Attaching one real-time table to another combines two tables into one.
Rename a real-time table with ALTER TABLE ... RENAME to keep your database organized.

Replication-related changes

Significant changes have been made in the replication area to improve the process of data transmission between nodes. Replication error when transferring large files has been fixed, a mechanism for retrying command execution has been added, and network management during replication has been improved. Issues with blocking during replication and attribute updates have also been resolved, and the functionality of skipping replication update commands has been added for nodes joining the cluster. All these changes allow for increased efficiency and reliability of the replication process in various usage scenarios.

For detailed information about the changes, see here.
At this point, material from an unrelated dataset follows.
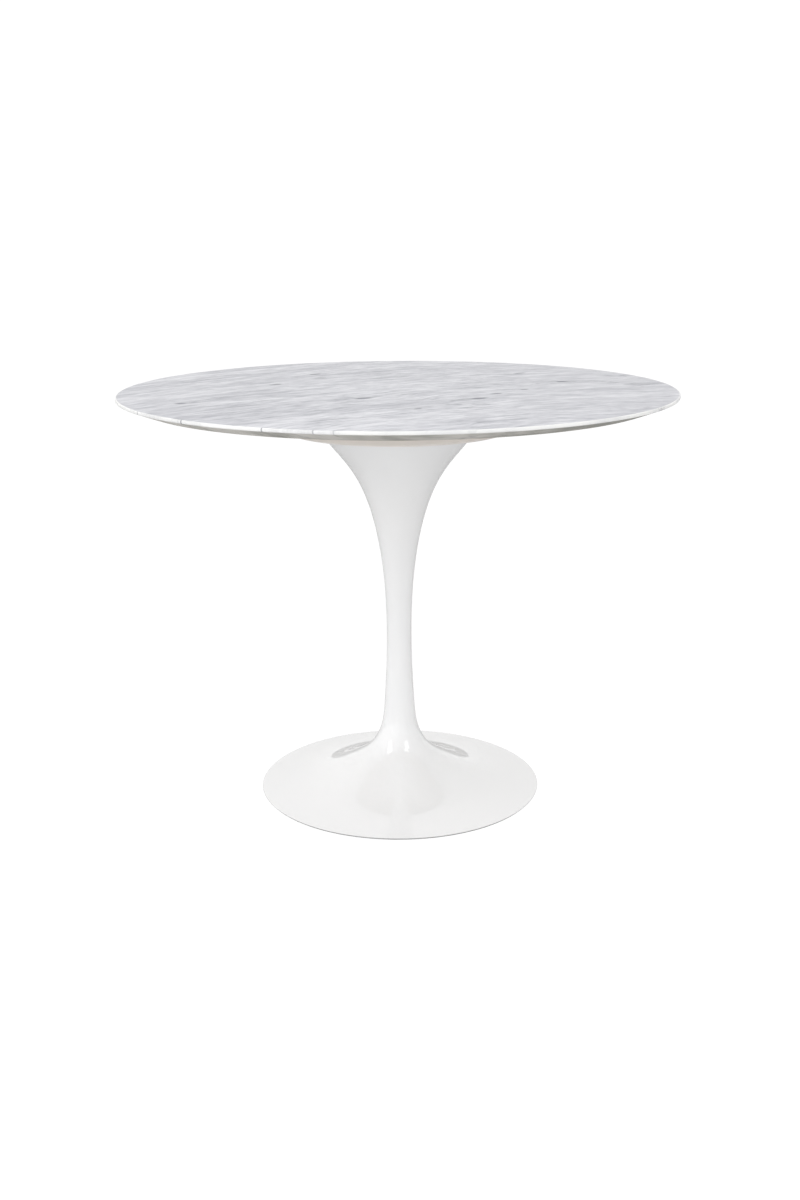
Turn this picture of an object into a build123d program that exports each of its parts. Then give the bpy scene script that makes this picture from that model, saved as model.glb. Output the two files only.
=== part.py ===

License change and performance optimizations

We've changed the Manticore Search license to GPLv3-or-later. This new license offers better legal safety for users and works better with other open-source licenses. This change shows our dedication to meeting the needs of the community and keeping open-source software strong. In version 6.3.0, we added the Apache 2 licensed CCTZ library, which makes date/time functions much faster. Look at the improvement:

Before:

mysql> select count(*),year(time_local) y, month(time_local) m from logs10m where y>2010 and m<5;
+----------+------+------+
| count(*) | y    | m    |
+----------+------+------+
| 10365132 | 2019 |    1 |
+----------+------+------+
1 row in set (8.26 sec)

Now:

mysql> select count(*),year(time_local) y, month(time_local) m from logs10m where y>2010 and m<5;
+----------+------+------+
| count(*) | y    | m    |
+----------+------+------+
| 10365132 | 2019 |    1 |
+----------+------+------+
1 row in set (0.11 sec)

The query is now 75 times faster.

We have also improved how tables are compacted. Previously, when merging disk chunks, Manticore removed deleted documents from any chunks that had them, using a lot of resources. We have stopped using this method. Now, merging chunks is managed only by the progressive_merge setting, which makes the process simpler and less heavy on resources.